Compiled regular expression. Instances of this class are created using
`re.compile()`.

.. class:: regex
   :no-index:

   Compiled regular expression object returned by `re.compile()`.

   .. method:: match(string: str, pos: int = 0, endpos: int | None = None) -> "match | None"

      Apply this compiled regex to *string*, anchored at the start of the
      search region, and return a `match <match>` object, or ``None`` if the
      regex does not match. This is the compiled-pattern equivalent of the
      module-level :class:`match`, and is much more efficient when the same
      pattern is applied to multiple strings.

      The optional parameter *pos* gives an index in *string* where the search
      is to start; it defaults to ``0``. This is not completely equivalent to
      slicing the string; the ``'^'`` pattern character matches at the real
      beginning of the string and at positions just after a newline, but not
      necessarily at the index where the search is to start.

      The optional parameter *endpos* limits how far *string* is searched; it
      will be as if the string is *endpos* characters long, so only the
      characters from *pos* to ``endpos - 1`` are searched. If *endpos* is
      ``None`` (the default) the whole string is searched.

   .. method:: search(string: str, pos: int = 0, endpos: int | None = None) -> "match | None"

      Scan through *string* looking for the first location where this compiled
      regex produces a match, and return a `match <match>` object, or ``None``
      if no position matches. This is the compiled-pattern equivalent of the
      module-level :func:`search` function, and is much more efficient when the
      same pattern is applied to multiple strings.

      The optional parameter *pos* gives an index in *string* where the search
      is to start; it defaults to ``0``. This is not completely equivalent to
      slicing the string; the ``'^'`` pattern character matches at the real
      beginning of the string and at positions just after a newline, but not
      necessarily at the index where the search is to start.

      The optional parameter *endpos* limits how far *string* is searched; it
      will be as if the string is *endpos* characters long, so only the
      characters from *pos* to ``endpos - 1`` are searched. If *endpos* is
      ``None`` (the default) the whole string is searched.

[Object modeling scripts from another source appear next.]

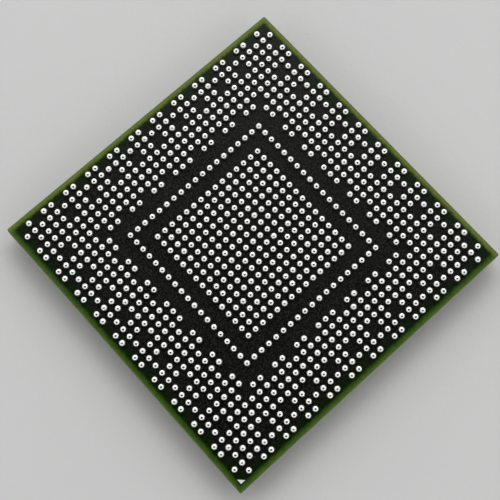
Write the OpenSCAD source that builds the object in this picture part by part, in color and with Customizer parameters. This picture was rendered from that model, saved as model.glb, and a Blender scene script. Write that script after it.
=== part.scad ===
// Flip-chip ball grid array package: a bare silicon die under a laminate substrate that carries
// the solder balls. The package lies on the back of its die, as it would on a bench, with the
// balls up. The origin is the centre of the die's back, +Z runs up to the balls, the sides run
// along X and Y, and the first corner (the one with the marks) is at -X, -Y.
// All sizes are in millimetres.

/* [Package] */
// Side of the square package
package_w = 29; // [28.6:0.1:34]
// Radius of the package's four corners
corner_r = 0.15; // [0.05:0.05:0.4]
// Thickness of the laminate
laminate_t = 1.1; // [0.4:0.1:2]
// Thickness of the outer copper layer on each side
copper_t = 0.02; // [0.01:0.005:0.04]
// Distance from the package's side to the copper
copper_setback = 0.39; // [0.3:0.01:0.5]
// Thickness of the solder mask over the copper
mask_t = 0.03; // [0.02:0.005:0.05]
// Width of the bare rim of laminate round the solder mask
mask_setback = 0.08; // [0.02:0.01:0.2]

/* [Ball array] */
// Ball positions along each side of the array
array_n = 35; // [25:2:35]
// Distance between neighbouring positions
pitch = 0.8; // [0.76:0.01:0.81]
// Diameter of a solder ball
ball_d = 0.55; // [0.5:0.01:0.6]
// Diameter of the flat where a ball is joined to its pad
joint_d = 0.42; // [0.36:0.01:0.46]
// Thickness of the plated pad under a ball
pad_t = 0.01; // [0.005:0.005:0.015]
// Clearance between a ball and the rim of its opening in the solder mask
ball_clearance = 0.01; // [0.005:0.005:0.02]

/* [Die] */
// Length of the silicon die along X
die_l = 12; // [9:0.5:14]
// Width of the silicon die along Y
die_w = 11; // [9:0.5:14]
// Thickness of the silicon die
die_t = 0.78; // [0.65:0.01:0.9]
// Gap between the die and the solder mask, bridged by the bumps
die_standoff = 0.08; // [0.05:0.01:0.12]
// Diameter of a bump
bump_d = 0.12; // [0.08:0.01:0.16]
// Distance between neighbouring bumps
bump_pitch = 0.75; // [0.6:0.05:1]
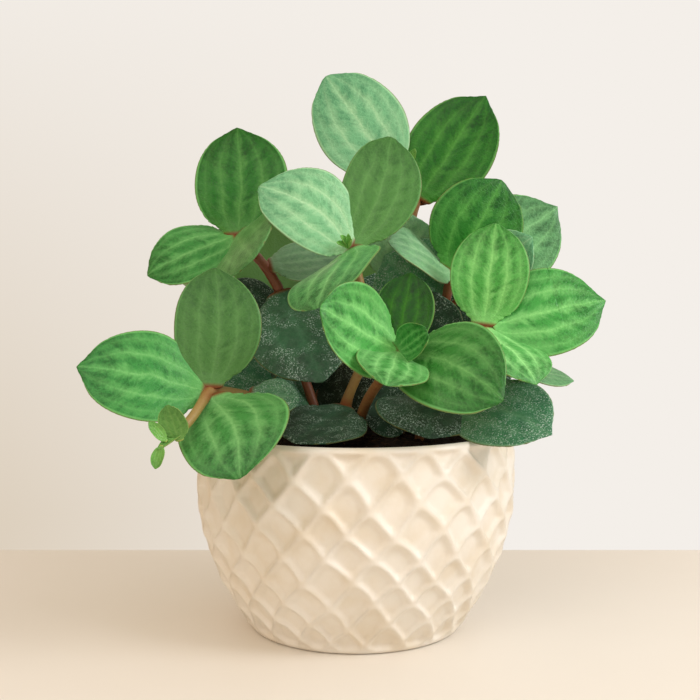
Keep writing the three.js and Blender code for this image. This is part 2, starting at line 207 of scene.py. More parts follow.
def write_points(mesh: bpy.types.Mesh, points: np.ndarray) -> None:
    """Move a mesh's points to new places, given in millimetres."""
    mesh.vertices.foreach_set("co", (points * MM).astype(np.float32).ravel())
    mesh.update()


def store_attribute(mesh: bpy.types.Mesh, name: str, values: np.ndarray) -> None:
    """Keep three numbers at each point of a mesh, for its material to read."""
    attribute = mesh.attributes.new(name, "FLOAT_VECTOR", "POINT")
    attribute.data.foreach_set("vector", values.astype(np.float32).ravel())


def smoothstep(low: float, high: float, value: np.ndarray) -> np.ndarray:
    """Rise smoothly from 0 at low to 1 at high."""
    t = np.clip((value - low) / (high - low), 0, 1)
    return t * t * (3 - 2 * t)


def bell(x: np.ndarray) -> np.ndarray:
    """A bell curve: 1 at 0 and next to nothing past 2."""
    return np.exp(-(x**2))


def smooth_curve(places: np.ndarray, values: np.ndarray, at: np.ndarray) -> np.ndarray:
    """Read a smooth curve through points in rising order of place.

    Args:
        places: where the points are.
        values: the curve's value at each.
        at: where the curve is read.

    Returns:
        The curve's value at each place in at.
    """
    slopes = np.gradient(values, places)
    i = np.clip(np.searchsorted(places, at) - 1, 0, len(places) - 2)
    step = places[i + 1] - places[i]
    t = np.clip((at - places[i]) / step, 0, 1)
    start = (1 + 2 * t) * (1 - t) ** 2 * values[i] + t * (1 - t) ** 2 * step * slopes[i]
    end = t**2 * (3 - 2 * t) * values[i + 1] + t**2 * (t - 1) * step * slopes[i + 1]
    return start + end


def node_points(node: bpy.types.Object) -> np.ndarray:
    """Return the points of one of the frame's solids, in millimetres in the frame."""
    turn = np.array(node.matrix_world)
    return read_points(node.data) @ turn[:3, :3].T + turn[:3, 3] / MM


def surface_of(node: bpy.types.Object) -> BVHTree:
    """Return a solid's surface, in millimetres, for measuring distances to it."""
    faces = [tuple(face.vertices) for face in node.data.polygons]
    return BVHTree.FromPolygons(node_points(node).tolist(), faces)


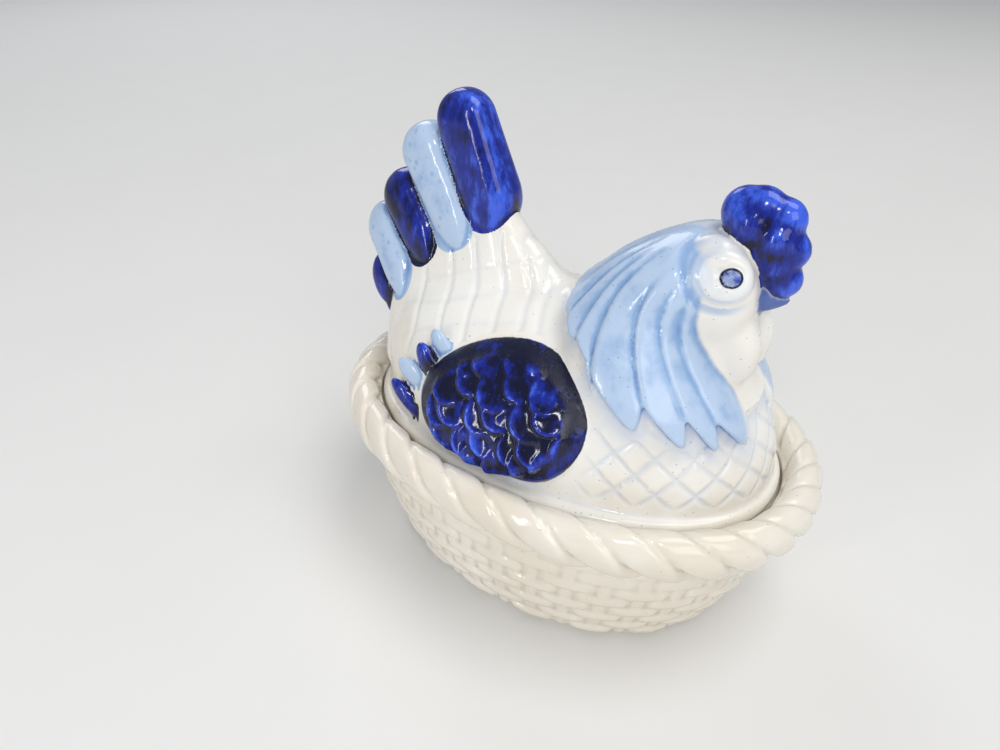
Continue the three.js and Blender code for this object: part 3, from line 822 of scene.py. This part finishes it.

   .. method:: sub(replace: Union[str, Callable], string: str, count: int = 0, flags: int = 0, /) -> str

      Search for this compiled regex in *string*, replacing all matches with
      *replace*, and return the new string. This is the compiled-pattern
      equivalent of the module-level :func:`sub` function, and is much more
      efficient when the same pattern is applied to multiple strings.

      *replace* can be a string or a function. If it is a string then escape
      sequences of the form ``\<number>`` and ``\g<number>`` can be used to
      expand to the corresponding group (or an empty string for unmatched
      groups). If *replace* is a function then it must take a single argument
      (the match) and should return a replacement string.

      If *count* is specified and non-zero then substitution will stop after
      this many substitutions are made. The *flags* argument is ignored.

   .. method:: split(string: str, max_split: int = -1, /) -> List[str]

      Split a *string* using regex. If *max_split* is given, it specifies
      maximum number of splits to perform. Returns list of strings (there
      may be up to *max_split+1* elements if it's specified).

Match objects
-------------

A match object holds the result of a successful match.

.. class:: match(regex_str: str, string: str)

   Match *regex_str* against *string*, anchored at the start of the string,
   and return a match object, or ``None`` if it does not match. This is the
   module-level shortcut: ``re.match(regex_str, string)`` is equivalent to
   ``re.compile(regex_str).match(string)``.

   The same match object is also returned by `search()`, by the
   compiled-pattern `regex.match()` / `regex.search()` methods, and is passed
   to the replacement function used by `sub()`.

   .. method:: group(index: int) -> str

      Return matching (sub)string. *index* is 0 for entire match,
      1 and above for each capturing group. Only numeric groups are supported.